A typical application on a 128K Mac had about 85K of memory available; the rest was used by the system, mostly for the bitmap display. A simple calculation shows that copying a 400K disk should involve about 5 or 6 swaps. Five disk swaps was barely tolerable, but, as early Finder users will remember, occasionally it would take well over 20 disk swaps.
You'd start a disk copy and hold your breath during the fifth, and hopefully, final swap. If the Mac dutifully disgorged the floppy that sixth time, you'd convince yourself you miscounted, cross your fingers, and hope for the best. By the seventh swap you start cursing because you knew you were trapped and you'd start wondering about investing in a second, external drive.
Even though the whole Finder was only 46K of code and had about 10K of overhead, the remaining 30K of memory was too small for practical copying. So, I had to break up the code into two chunks: the bare minimum for copying and all the rest. Then, I had to carefully flush out all data that was cached in memory, preload the small disk-copying chunk of code, and coalesce the balance of RAM. Usually, the Finder ended up with 75K of free memory and things worked as planned. But, sometimes the system would mysteriously reload the larger chunk of the Finder code, fragment the free memory, and cause another case of Disk Swapper's Elbow.
It took me a long time to figure out what happened because we had rarely seen this in testing. There were a few bug reports of this problem that were never reproducible. The bug reports went like this: "Copied a disk, it took 20+ swaps $%#@!!! Tried a second time, it was fine." The reason this was not reproducible was because we were all expert mouse users and usually skipped the crucial misstep.

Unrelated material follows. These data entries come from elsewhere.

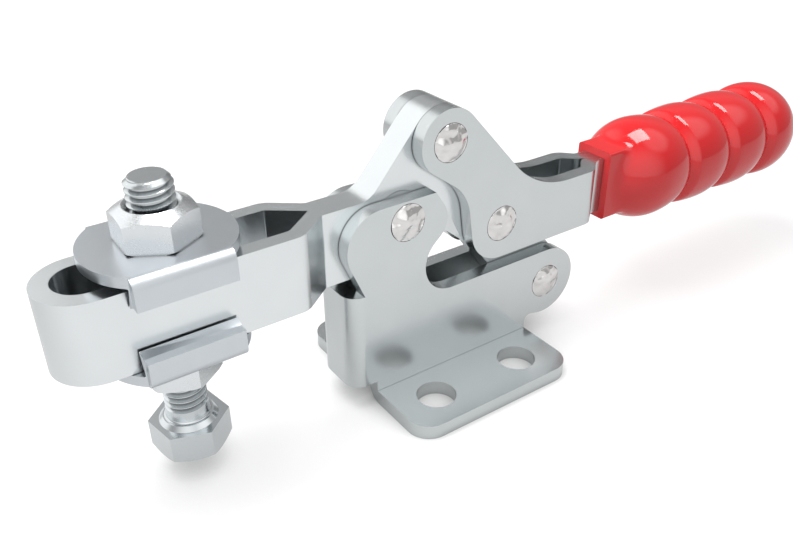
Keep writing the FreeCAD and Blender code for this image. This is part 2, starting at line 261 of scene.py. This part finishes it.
white = addNode(tree, "ShaderNodeMapRange", {
    "Value": away, "From Min": floorLook["nearEdge"], "From Max": floorLook["farEdge"],
    "To Min": floorLook["whiteForCamera"], "To Max": floorLook["whiteFarAway"]})
glow = addNode(tree, "ShaderNodeMath", {
    0: seen.outputs[0], 1: white.outputs[0], 2: floorLook["glow"]}, operation="MULTIPLY_ADD")
depth = addNode(tree, "ShaderNodeSeparateXYZ", {0: place}).outputs["Y"]
grade = addNode(tree, "ShaderNodeMapRange", {
    "Value": depth, "From Min": -floorLook["gradeWidth"] / 2, "From Max": floorLook["gradeWidth"] / 2,
    "To Min": floorLook["frontForGloss"], "To Max": floorLook["backForGloss"]})
glow = addNode(tree, "ShaderNodeMath", {
    0: rays["Is Glossy Ray"], 1: grade.outputs[0], 2: glow.outputs[0]}, operation="MULTIPLY_ADD")
# painted shadow: the floor's glow is dimmed where ambient occlusion finds the clamp close above
cover = addNode(tree, "ShaderNodeAmbientOcclusion", {"Distance": floorLook["underClamp"]}, samples=cornerSamples)
cover = addNode(tree, "ShaderNodeMapRange", {
    "Value": cover.outputs["AO"], "From Min": floorLook["coverFrom"], "From Max": floorLook["coverTo"],
    "To Min": floorLook["coverTone"], "To Max": 1.0})
glow = addNode(tree, "ShaderNodeMath", {0: glow.outputs[0], 1: cover.outputs[0]}, operation="MULTIPLY")
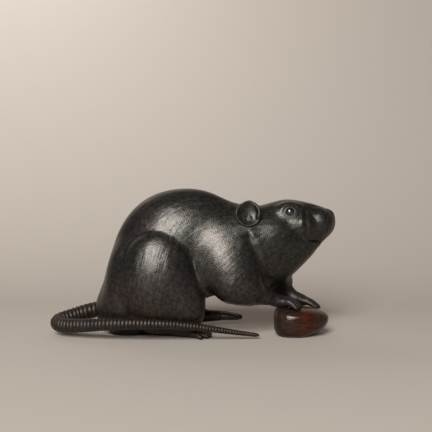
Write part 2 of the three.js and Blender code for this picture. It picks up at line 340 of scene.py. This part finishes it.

When anybody first starts using a mouse, dragging is one of the more difficult things to do. It's actually quite awkward to click down, move the mouse while holding down the button, and then release. Beginners very often accidentally release the mouse button while dragging. In the Finder, this means you could "drop" an icon you were dragging. You rarely thought about this (unless you happened to drop it over a folder and it disappeared); you'd immediately pick the icon up and continue the drag. It turned out if you dropped the disk icon during a disk copy, you'd induce the bug.  Since all of the team members had been using the mouse for years by this time, we rarely dropped icons which is why we could never reproduce the problem.
To support the user's spatial memory, the Finder always remembered where icons were located on the desktop. When you dropped the icon -- even for a half a second -- the Finder would dutifully record its location. The routine to save the icon's location was, as you probably guessed, in the big portion of the Finder's code. When this bug occurred, the Finder would carefully massage the memory for copying and then belatedly discover the icon's location hadn't been flushed out. It would blindly call the routine to flush it and you now know what would happen...
I introduced this bug about 2AM the morning we built the final disks. This bug was caused by a fix to a much more egregious bug, so it was definitely the lesser of two evils....really!